-- Begin Material --

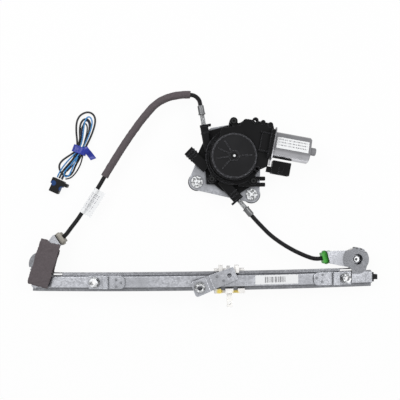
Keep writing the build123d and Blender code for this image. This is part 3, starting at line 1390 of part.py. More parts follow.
with BuildPart() as harness_tie:
    tie = Plane(
        origin=(HANK_WAIST[0] + ORIGIN_X, HANK_WAIST[1] + ORIGIN_Y, 0)).rotated((0, 0, -22))
    with BuildSketch(tie):
        RectangleRounded(21.0, 14.0, 1.0)
    extrude(amount=HARNESS_HIGH + 1.6)
    add(harness_hank.part, mode=Mode.SUBTRACT)
save(harness_tie, "harness_tie")

with BuildPart() as harness_connector:
    plug = Plane(
        origin=(PLUG_REAR[0] + ORIGIN_X, PLUG_REAR[1] + ORIGIN_Y, 0.4)).rotated((0, 0, PLUG_HEADING))
    with BuildSketch(plug):
        with Locations((6.5, 0)):
            RectangleRounded(9.0, 18.5, 1.0)
        with Locations((14.0, 0)):
            RectangleRounded(16.0, 14.0, 1.0)
        with Locations((6.0, 11.5)):
            RectangleRounded(5.0, 7.0, 1.0)
    extrude(amount=10.0)
    socket = Plane(
        origin=plug.from_local_coords((22.0, 0, 5.0)), x_dir=plug.y_dir, z_dir=plug.x_dir * -1)
    with BuildSketch(socket):
        RectangleRounded(10.8, 7.0, 0.8)
    extrude(amount=8.0, mode=Mode.SUBTRACT)
save(harness_connector, "harness_connector")
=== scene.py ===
from math import cos, radians, sin

import bmesh
import bpy
from bpy.props import FloatProperty, FloatVectorProperty, PointerProperty
from mathutils import Matrix, Vector, noise


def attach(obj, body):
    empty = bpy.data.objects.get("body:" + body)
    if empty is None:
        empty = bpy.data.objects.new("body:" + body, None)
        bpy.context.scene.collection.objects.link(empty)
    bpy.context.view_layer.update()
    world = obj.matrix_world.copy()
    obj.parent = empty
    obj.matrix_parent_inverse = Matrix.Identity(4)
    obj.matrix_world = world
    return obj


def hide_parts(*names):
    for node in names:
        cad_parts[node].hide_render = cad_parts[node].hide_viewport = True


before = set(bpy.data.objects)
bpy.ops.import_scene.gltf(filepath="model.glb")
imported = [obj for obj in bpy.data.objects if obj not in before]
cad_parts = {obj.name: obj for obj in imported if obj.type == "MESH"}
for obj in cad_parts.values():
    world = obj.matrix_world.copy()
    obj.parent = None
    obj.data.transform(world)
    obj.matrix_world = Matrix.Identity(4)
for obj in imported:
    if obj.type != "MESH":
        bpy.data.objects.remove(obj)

bl_info = {
    "name": "Window regulator looks",
    "version": (1, 0, 0),
    "blender": (4, 5, 0),
    "location": "View3D > Sidebar > Regulator",
    "description": "Finishes, wiring, foam and labels for a cable window regulator",
    "category": "Object",
}

MM = 0.001
CENTRE = Vector((-0.002703, -0.002192, 0.0))    # crown of the rail's bow in plan, under the camera
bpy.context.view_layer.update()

# where things stand, in metres
GREASE_SPOTS = ((0.0447, -0.1306), (0.0225, -0.1282))    # grease on the slider's lower side
PLUG_LATCHES = ((-0.2097, 0.0251), (-0.1988, 0.016))    # blue catches of the harness's plug
PULLEY_CENTRES = ((-0.2257, -0.0883), (0.2146, -0.0883))    # heads of the pulley axles
RAIL_LINE = -0.1115 + CENTRE.y    # middle of the rail
DRIVE_CENTRE = Vector((0.044797, 0.057208, 0.0))    # drum pin
DRIVE_TURN = radians(-11.25)    # heading of the motor
CAN_ORIGIN = (0.049772, 0.082218, 0.0)    # a point of the motor's axis, in plan

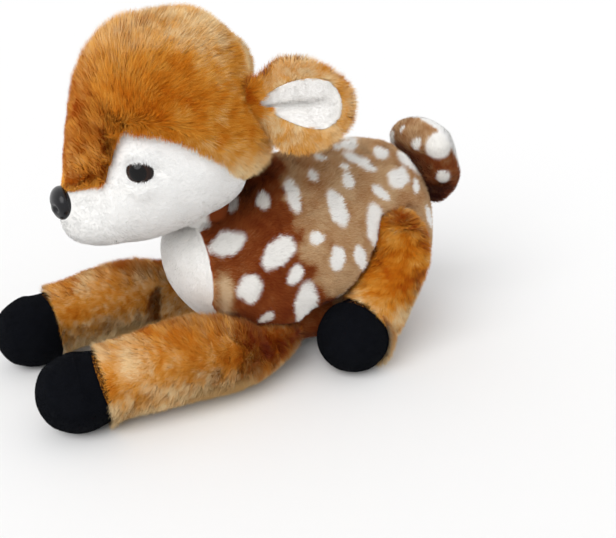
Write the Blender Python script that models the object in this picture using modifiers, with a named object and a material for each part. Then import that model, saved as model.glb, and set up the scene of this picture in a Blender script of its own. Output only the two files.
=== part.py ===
"""A stuffed toy fawn lying on its belly: sewn plush covers over polyester stuffing.

Metres, Z up. The toy faces -Y and its left side is +X. The origin is on the floor
under the middle of the belly. Every soft form is the sewn skin without its pile.
"""

import math

import bmesh
import bpy
import numpy as np
from mathutils import Matrix, Vector
from mathutils.bvhtree import BVHTree

# Whole toy
BODY_LENGTH = 0.185
BODY_WIDTH = 0.094
BODY_HEIGHT = 0.126
HEAD_LENGTH = 0.111
HEAD_WIDTH = 0.098
HEAD_HEIGHT = 0.1205
FORELEG_REACH = 0.142
FORELEG_THICKNESS = 0.041
HINDLEG_HEIGHT = 0.099
HINDLEG_THICKNESS = 0.045
HOOF_DIAMETER = 0.045
EAR_LENGTH = 0.052
EAR_HEIGHT = 0.044
TAIL_HEIGHT = 0.058
TAIL_WIDTH = 0.060
TAIL_THICKNESS = 0.030

# Sewn covers, stuffing and the gaps between pieces
FABRIC = 0.002
SEAM_GAP = 0.0003
TURN_GAP = 0.0005
STUFFING_GAP = 0.0008
LEG_STUFFING_GAP = 0.0015
FLAT_DEPTH = 0.0005

# Bought eyes and nose, each on a plastic shank held by a washer
EYE_DIAMETER = 0.0155
NOSE_WIDTH = 0.022
NOSE_HEIGHT = 0.019
SHANK_DIAMETER = 0.004
SHANK_LENGTH = 0.011
WASHER_DIAMETER = 0.012
WASHER_THICKNESS = 0.0015
EYE_BOW = 0.0015
NOSE_BOW = 0.0045

# Roots that turn: balls of stuffing in rounded seats, legs against flat seats
NECK_DIAMETER = 0.044
EAR_ROOT_DIAMETER = 0.016
TAIL_ROOT_DIAMETER = 0.024

LEG_SEAT_OFFSET = 0.3617 * BODY_WIDTH
CHIN_HEIGHT = 0.7262 * BODY_HEIGHT
BODY_FRONT = -0.475 * BODY_LENGTH
HEAD_FRONT = BODY_FRONT - 0.526 * HEAD_LENGTH
NECK = Vector((0, BODY_FRONT + 0.135 * BODY_LENGTH, CHIN_HEIGHT + 0.025 * HEAD_HEIGHT))
FORE_HINGE = Vector((LEG_SEAT_OFFSET, BODY_FRONT + 0.28 * BODY_LENGTH, 0.61 * HOOF_DIAMETER))
HIND_HINGE = Vector((LEG_SEAT_OFFSET, 0.27 * BODY_LENGTH, 0.78 * HINDLEG_HEIGHT))
TAIL_HINGE = Vector((0, BODY_FRONT + 0.941 * BODY_LENGTH, 0.80 * BODY_HEIGHT))
FAR_LEG_SHIFT = Vector((0, -0.063 * FORELEG_REACH, 0))
WORK = 4 * BODY_LENGTH

# Rings of each form as shares of its sizes: place along it, height of its widest level,
# half width, and how far it reaches above and below that level
BODY_RING_SHARES = [
    (0.022, 0.556, 0.213, 0.143, 0.143),
    (0.086, 0.524, 0.372, 0.246, 0.246),
    (0.205, 0.460, 0.447, 0.349, 0.349),
    (0.368, 0.476, 0.484, 0.490, 0.460),
    (0.600, 0.496, 0.500, 0.500, 0.500),
    (0.811, 0.480, 0.468, 0.488, 0.452),
    (0.925, 0.476, 0.345, 0.365, 0.312),
]
BODY_TIP_SHARES = (0.571, 0.476)
HEAD_RING_SHARES = [
    (0.050, 0.160, 0.120, 0.165, 0.125),
    (0.125, 0.195, 0.220, 0.372, 0.190),
    (0.272, 0.300, 0.380, 0.538, 0.302),
    (0.460, 0.378, 0.475, 0.586, 0.372),
    (0.690, 0.419, 0.500, 0.572, 0.365),
    (0.872, 0.452, 0.459, 0.480, 0.332),
    (0.954, 0.502, 0.296, 0.282, 0.224),
]
HEAD_TIP_SHARES = (0.145, 0.552)
NOSE_HEIGHT_SHARE = 0.215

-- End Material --

(Stated exercise) Take every line from the records above that has the word "None" and copy it.

(Result of the task)
    if empty is None:
        empty = bpy.data.objects.new("body:" + body, None)
    obj.parent = None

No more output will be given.